It has all kicked off this week on Tullamore Farm, as farm manager Shaun Diver decided to mow down 55 acres of first-cut silage on Wednesday afternoon.

This was left to wilt and was lifted on Friday afternoon. The crop of grass wasn’t over-heavy, as he wanted to achieve an even balance of quantity and quality to make for good winter feeding.

This first cut of silage will be earmarked for weanling heifers and bulls for next winter.

High-DMD silage will reduce the amount of meal fed to weanlings over the first winter.

Burning up

Shaun is slightly wary of taking out any paddocks for silage at the moment, as the good weather has favoured field work, but, on the other hand, he has noticed that grass has been burning up on certain parts of the outfarm in recent days.

As a result of this, he brought home 100 ewes this week to relieve the pressure for grass on the outfarm in Cloonagh.

Eating headlands for a few days will also help buy some days ahead of the predicted dry spell next week.
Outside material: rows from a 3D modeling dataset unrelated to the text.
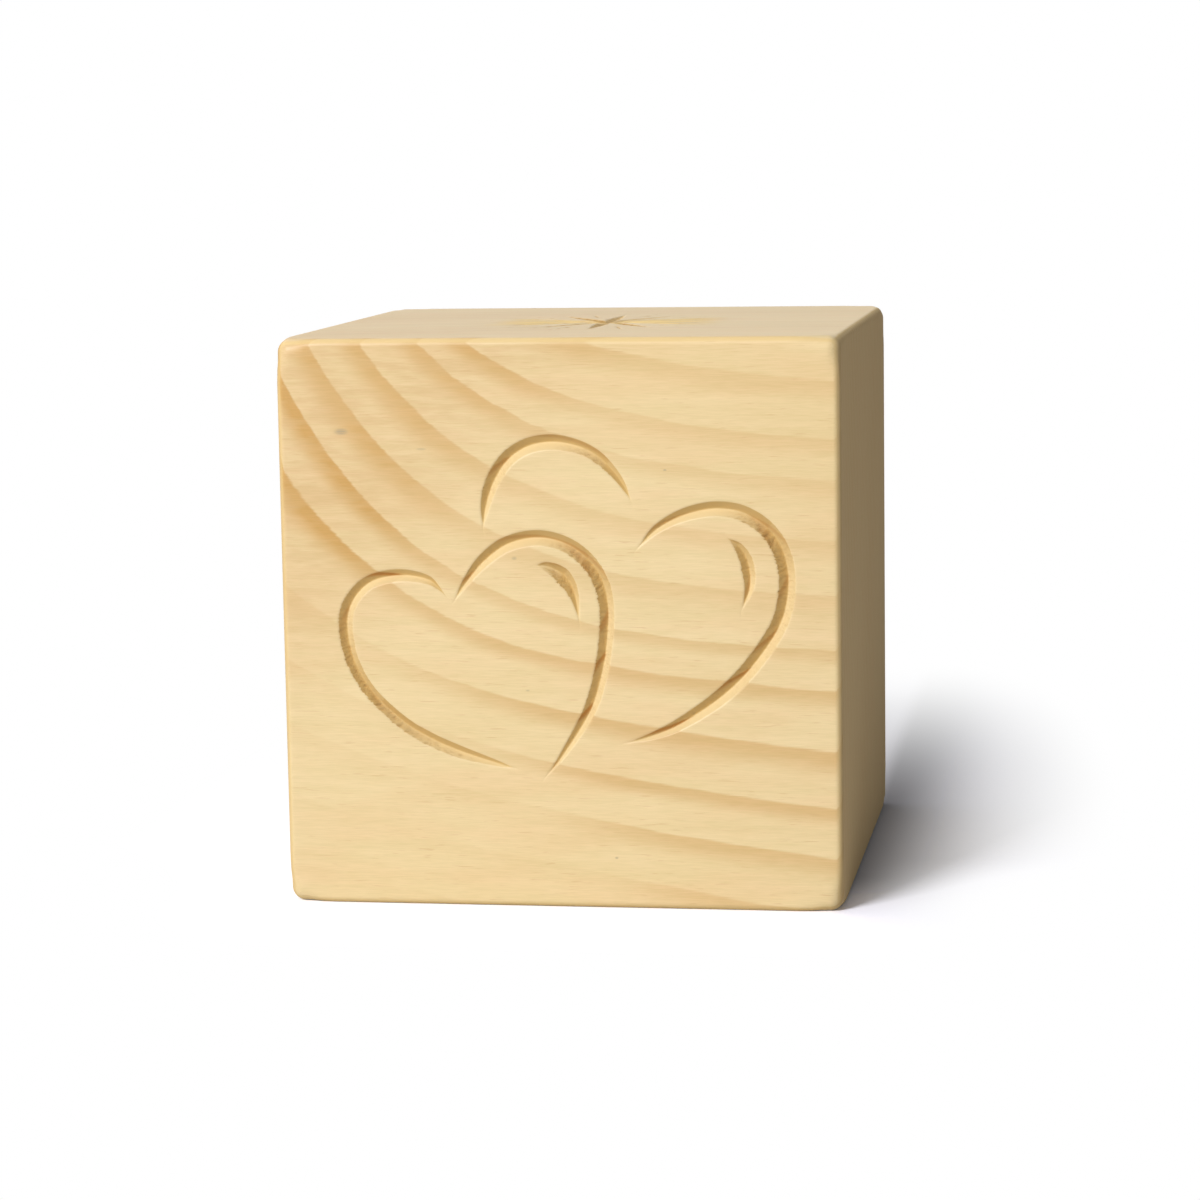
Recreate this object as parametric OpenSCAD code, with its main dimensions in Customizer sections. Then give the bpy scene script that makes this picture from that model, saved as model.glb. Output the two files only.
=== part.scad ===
// A solid pine cube with sanded edges. Two overlapping outline hearts, each with a small highlight,
// are cut into its front, and a rayed star into its top.
// Origin: middle of the underside. X runs to the right, Y to the back and Z up. Millimetres.

/* [Block] */
// Width of the block, left to right
block_w = 100; // [90:0.5:160]
// Depth of the block, front to back
block_d = 100; // [80:0.5:160]
// Height of the block
block_h = 101.5; // [90:0.5:160]
// Radius of the sanded edges and corners
edge_r = 1.6; // [1:0.1:5]

/* [Hearts] */
// Width of the whole group of hearts, over the stroke centrelines
hearts_w = 79; // [50:0.5:86]
// How far the middle of the group lies to the right of the block's middle
hearts_x = 0.7; // [-5:0.1:5]
// Height of the middle of the group above the underside
hearts_z = 54.1; // [36:0.1:66]
// Width of the hearts' strokes where they are widest
stroke_w = 3; // [1.5:0.1:4]
// Angle between the two walls of a stroke
stroke_angle = 90; // [70:5:120]

/* [Star] */
// Diameter of the circle through the tips of the long rays
star_d = 48; // [30:0.5:56]
// How far the star's middle lies to the right of the block's middle
star_x = 2; // [-6:0.1:6]
// How far the star's middle lies in front of the block's middle
star_front = 2; // [-6:0.1:6]
// Number of long rays, which lie in opposite pairs, with a short ray between each two
rays = 12; // [8:2:14]
// Width of a long ray at its widest
ray_w = 2.6; // [1.2:0.1:2.8]
// Diameter of the circle through the tips of the short rays
short_star_d = 50; // [44:0.5:56]
// Diameter of the circle on which the short rays start
short_start_d = 31; // [24:0.5:36]
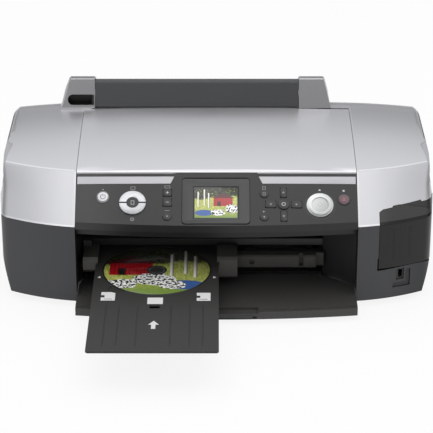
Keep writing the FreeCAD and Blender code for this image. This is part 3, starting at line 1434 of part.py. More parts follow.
# ---- electronics --------------------------------------------------------------------------
def power_supply():
    x0, x1, z0, z1 = inlet_window
    rear = at(body_depth - wall) - 0.2
    low = foot_height + wall
    case = box(-226, -168, at(194), rear, low, 56)
    plug = box(x0 + 0.3, x1 - 0.3, rear - 1, at(body_depth) - 0.4, z0 + 0.3, z1 - 0.3)
    recess = box(x0 + 5, x1 - 5, rear - 14, at(body_depth) + 1, z0 + 5, z1 - 5)
    pins = [rod_y(rear - 14.5, at(body_depth) - 2, (x0 + x1) / 2 + dx, (z0 + z1) / 2, 1.5)
            for dx in (-4.5, 4.5)]
    save("power_supply", fuse([case.fuse(plug).cut(recess)] + pins))


def main_board():
    x0, x1, z0, z1 = usb_window
    low = foot_height + wall
    rear = at(body_depth - wall) - 0.3
    board = box(112, 222, at(178), rear, low + 5, low + 6.6)
    posts = [box(x, x + 5, y, y + 5, low, low + 5) for x in (116, 212)
             for y in (at(182), at(body_depth - 12))]
    chips = [box(130, 152, at(196), at(218), low + 6.6, low + 9.6),
             box(165, 179, at(190), at(200), low + 6.6, low + 9.0)]
    socket = box(x0 + 0.4, x1 - 0.4, at(body_depth - 16), rear, low + 6.6, z1 - 0.4)
    socket = socket.fuse(box(x0 + 0.4, x1 - 0.4, rear - 1, at(body_depth) - 0.6, z0 + 0.4, z1 - 0.4))
    hole = box(x0 + 2.4, x1 - 2.4, at(body_depth - 12), at(body_depth) + 1, z0 + 1.6, z1 - 2.4)
    tongue = box(x0 + 5, x1 - 5, at(body_depth - 12.5), at(body_depth - 3), z0 + 4.4, z1 - 5.2)
    save("main_board", fuse([fuse([board] + posts + chips + [socket]).cut(hole), tongue]))


def card_reader():
    """Card slots behind the door, and the camera port below them, on one stalk."""
    low = foot_height + wall
    x0, x1 = 187.0, 226.0
    y0, y1 = at(30), at(55)
    block = box(x0, x1, y0, y1, 50.0, 96.0)
    for z, height in ((84.0, 4.0), (72.0, 4.0), (59.0, 5.0)):
        block = block.cut(box(x0 + 2, x1 - 2, y0 - 1, y1 - 3, z, z + height))
    stalk = box(x0 + 5, x1 - 4, y1 - 12, y1, low, 51.0)
    port = box(port_left - 1.5, port_right + 1.5, at(24), y1, port_low - 1.5, port_high + 1.5)
    port = port.common(envelope(cover_thickness + wall + 0.4, wall + 0.4))
    nose = box(port_left + 0.4, port_right - 0.4, at(10), at(40), port_low + 0.4, port_high - 0.4)
    nose = nose.common(envelope(2, 1.5))
    hole = box(port_left + 1.9, port_right - 1.9, at(0), at(44), port_low + 2.0, port_high - 2.0)
    first, last = door_barrel_places
    pin = on_door_axis(rod_x(first - 1.5, last + 7.5, 0, 0, door_pin_radius))
    arms = [on_door_axis(box(along, along + 4, -door_barrel, 40, -door_barrel, door_barrel))
            .common(box(0, 300, at(-75), y0 + 1, 0, 200)) for along in (first + 7.5, last - 5.5)]
    save("card_reader", fuse([block, stalk, port.fuse(nose).cut(hole), pin] + arms))


def case_screws():
    shapes = []
    y = at(body_depth) - 0.6
    for x in (-145.0, 105.0):
        for z in (22.0, 88.0):
            shapes.append(rod_y(y, y + screw_head, x, z, screw_radius))
    save("case_screws", group(shapes))


def main():
    os.makedirs("parts", exist_ok=True)
    outer, cored, shell = case_shell()
    side_covers(outer)
    card_door(outer)
    lower_case(shell)
    upper_case(outer, cored, shell)
    lid(outer)
    panel_housing()
    panel_trim()
    button_board()
    buttons()
    display()
    output_tray()
    tray_extension()
    disc_tray()
    disc_guide()
    base_frame()
    feet()
    rear_cover()
    mechanism_frame()
    drive_motors()
    rollers()
    pulleys_and_belt()
    carriage()
    platen()
    star_wheels()
    capping_station()
    waste_ink_pad()
    feeder_frame()
    pickup_roller()
    edge_guide()
    paper_support()
    power_supply()
    main_board()
    card_reader()
    case_screws()


main()
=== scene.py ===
import json
import math

import bmesh
import bpy
import numpy as np
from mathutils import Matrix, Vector

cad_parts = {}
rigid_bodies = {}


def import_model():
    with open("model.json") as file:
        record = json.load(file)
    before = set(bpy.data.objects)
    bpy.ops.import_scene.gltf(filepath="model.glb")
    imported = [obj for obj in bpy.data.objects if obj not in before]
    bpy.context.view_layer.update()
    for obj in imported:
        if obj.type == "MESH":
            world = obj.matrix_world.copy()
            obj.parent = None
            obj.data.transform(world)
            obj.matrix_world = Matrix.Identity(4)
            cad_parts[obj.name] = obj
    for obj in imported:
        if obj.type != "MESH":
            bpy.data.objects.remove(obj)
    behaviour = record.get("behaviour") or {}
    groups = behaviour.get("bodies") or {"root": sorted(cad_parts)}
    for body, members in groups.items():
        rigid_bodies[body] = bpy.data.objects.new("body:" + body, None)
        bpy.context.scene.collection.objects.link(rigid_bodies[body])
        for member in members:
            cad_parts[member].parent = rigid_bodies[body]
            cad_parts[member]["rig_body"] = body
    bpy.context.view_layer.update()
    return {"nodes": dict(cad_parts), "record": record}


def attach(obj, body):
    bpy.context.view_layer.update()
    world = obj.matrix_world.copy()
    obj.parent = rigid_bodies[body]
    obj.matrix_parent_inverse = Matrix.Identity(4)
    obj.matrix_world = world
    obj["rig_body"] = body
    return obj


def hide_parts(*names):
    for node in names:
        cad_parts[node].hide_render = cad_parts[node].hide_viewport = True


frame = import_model()
nodes = frame["nodes"]
mm = 0.001


def reach(name):
    """Lowest and highest corner of a node's mesh, in millimetres."""
    corners = np.array([tuple(corner) for corner in nodes[name].bound_box]) / mm
    return corners.min(axis=0), corners.max(axis=0)


def srgb(red, green, blue):
    """Linear colour of a display colour given as 0 to 255."""
    parts = np.array([red, green, blue]) / 255.0
    linear = np.where(parts <= 0.04045, parts / 12.92, ((parts + 0.055) / 1.055) ** 2.4)
    return (float(linear[0]), float(linear[1]), float(linear[2]), 1.0)


# ---- form of the case, in millimetres -----------------------------------------------------
# Depths count back from the front of the cheeks.
front = reach("lower_case")[0][1]
lid_rear = reach("lid")[1][1] - front
disc_x, disc_y = [(low + high) / 2 for low, high in zip(*reach("disc"))][:2]
disc_radius = 60.0

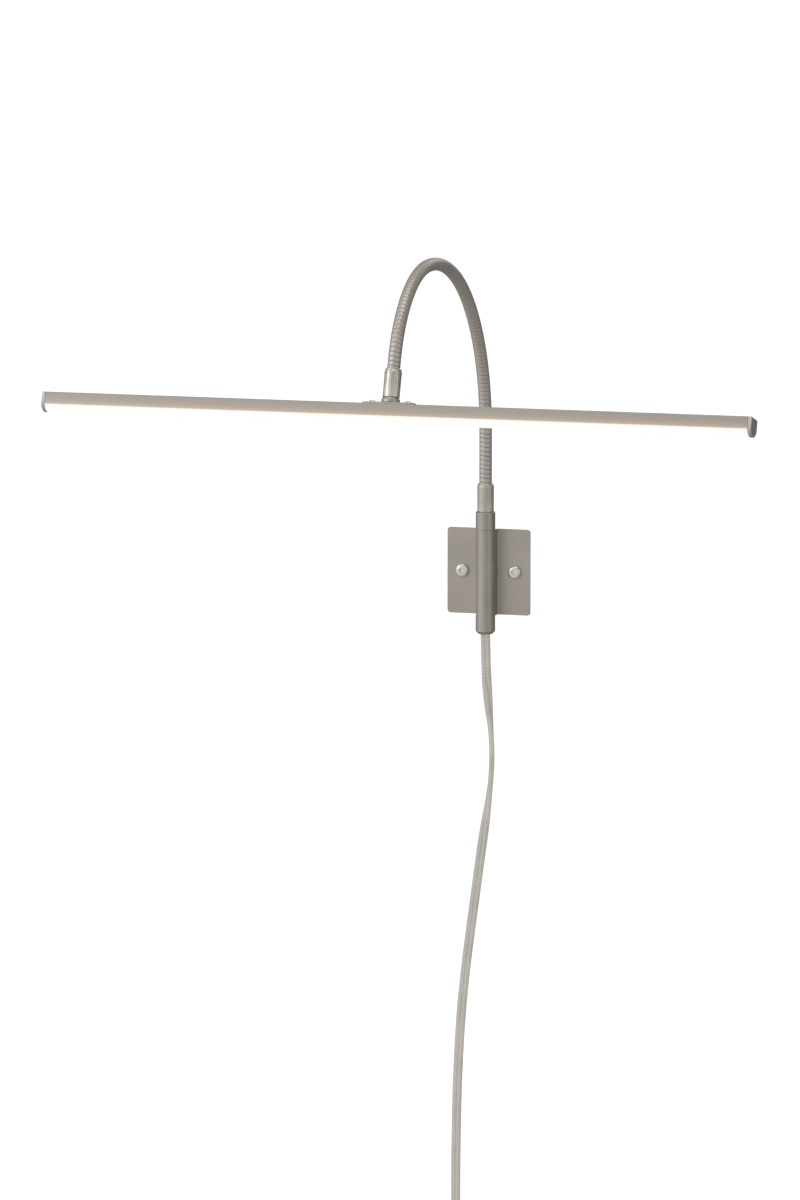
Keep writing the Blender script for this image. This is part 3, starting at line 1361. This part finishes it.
@dataclass
class CordGroup:
    """The cord in one piece from the plate to the plug, and what is on it."""

    shop: Workshop
    sizes: CordSizes = field(default_factory=CordSizes)

    @staticmethod
    def curve(points: Array, steps: int) -> Array:
        """Smooth line through points, by Catmull and Rom.

        The slope at each point is half the step from the point before to the point after.

        Args:
            points: the points, of shape (n, 3).
            steps: points on each stretch.

        Returns:
            The line, with its last point.
        """
        padded = np.vstack([2 * points[0] - points[1], points, 2 * points[-1] - points[-2]])
        t = np.arange(steps)[None, :, None] / steps
        p0, p1, p2, p3 = (padded[i:len(padded) - 3 + i, None] for i in range(4))
        line = 0.5 * (2 * p1 + (p2 - p0) * t + (2 * p0 - 5 * p1 + 4 * p2 - p3) * t ** 2
                      + (3 * p1 - p0 - 3 * p2 + p3) * t ** 3)
        return np.vstack([line.reshape(-1, 3), points[-1:]])

    def middle(self) -> Array:
        """The cord's middle line: drop, switch, the crossing before the coil, coil and way to the plug.

        The coil's radius is inner + pitch * turns. In its first half turn it goes back from the crossing,
        and in its last quarter turn it widens to leave the coil.

        Returns:
            Points about 2.8 mm apart, of shape (n, 3).
        """
        z = self.sizes
        low = z.switch_top - z.switch_length
        drop = [(0, z.axis_y, z.exit_z + 5)] + [(x, z.axis_y, h) for x, h in CORD_DROP]
        tail = [(z.switch_x, z.axis_y, z.switch_top - 29), (z.switch_x, z.axis_y, low),
                (z.switch_x, z.axis_y - 2.6, low - 6), (z.switch_x, z.front_y + 0.4, low - 12),
                (z.switch_x, z.front_y, low - 20), (z.switch_x, z.front_y, -620)]
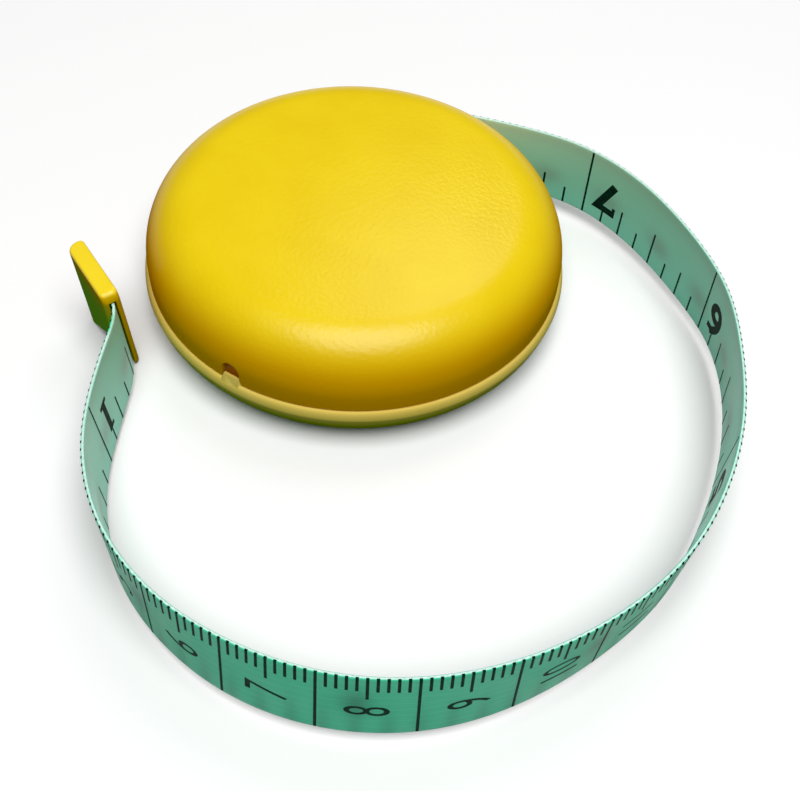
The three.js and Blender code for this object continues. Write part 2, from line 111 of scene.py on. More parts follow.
# Driving sizes of the end tab, the cord notch and the guide post
TAB_LENGTH = 10.3 * MM
TAB_THICKNESS = 2.2 * MM
TAB_WALL = 1.1 * MM
TAB_DROP = 1.2 * MM
TAB_LEAN = math.radians(3.4)
TAB_FOOT = 1.1 * MM
TAB_EDGE = 0.35 * MM
TAB_NEAR_CORNER = 0.6 * MM
TAB_FAR_OUTER = 1.45 * MM
TAB_FAR_INNER = 0.55 * MM
TAB_NOSE = 1.3 * MM
TAB_END_WALL = 0.5 * MM
TAB_SLOT_GAP = 0.25 * MM
JAW_START = 1 * MM
JAW_ANGLE = math.radians(33)
NOTCH_FOOT = 3 * MM
NOTCH_WIDTH = 2.4 * MM
NOTCH_HEIGHT = 2.95 * MM
NOTCH_ANGLE = math.radians(-123.9)
PAD_HEIGHT = 0.8 * MM
PAD_WALL = 0.3 * MM
PAD_SLOPE = 0.3 * MM
NOTCH_BACK = 0.03 * MM
POST_RADIUS = 0.7 * MM
POST_ANGLE = math.radians(59)

# Steps of the round forms, and the overrun of every cut
CASE_STEPS = 192
ROUND_STEPS = 96
SMALL_STEPS = 24
ARC_STEPS = 24
CROWN_STEPS = 16
FILLET_STEPS = 4
FACE_ROWS = 22
OVERRUN = 1 * MM
SHARP_ANGLE = math.radians(32)
STRIP_SHARP_ANGLE = math.radians(50)
TURN_STEPS = 72
MERGE_DISTANCE = MM / 10000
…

Silage has began on Tullamore Farm. \ Philip Doyle

The breeding season has proved successful so far this year, according the return rate of the heifers.

The heifers were all served through the use of fixed-timed AI, while also using sexed semen. Based on the recent scanning results, 55% of the heifers have held to their first service.

Shaun is happy with this result, as he has spoken to farmers already using sexed semen and they have experienced variable results.


Repeats were inseminated with AI and the bull will now run with the heifers to mop up.

All the cows were also served using AI and based on the non-return results from 35 animals, around 60% have held, while it is too early to detect the other half.

The sheep have also come in recently to be both vaccinated and weighed to check on the performance of the lambs.

Based on the sample of lambs that Shaun collected, the lambs have averaged 280g/day over a period of 42 days.

Shaun highlighted that it has been a poor start for lambs this year, with the poor weather this spring delaying the turnout of ewes and lambs.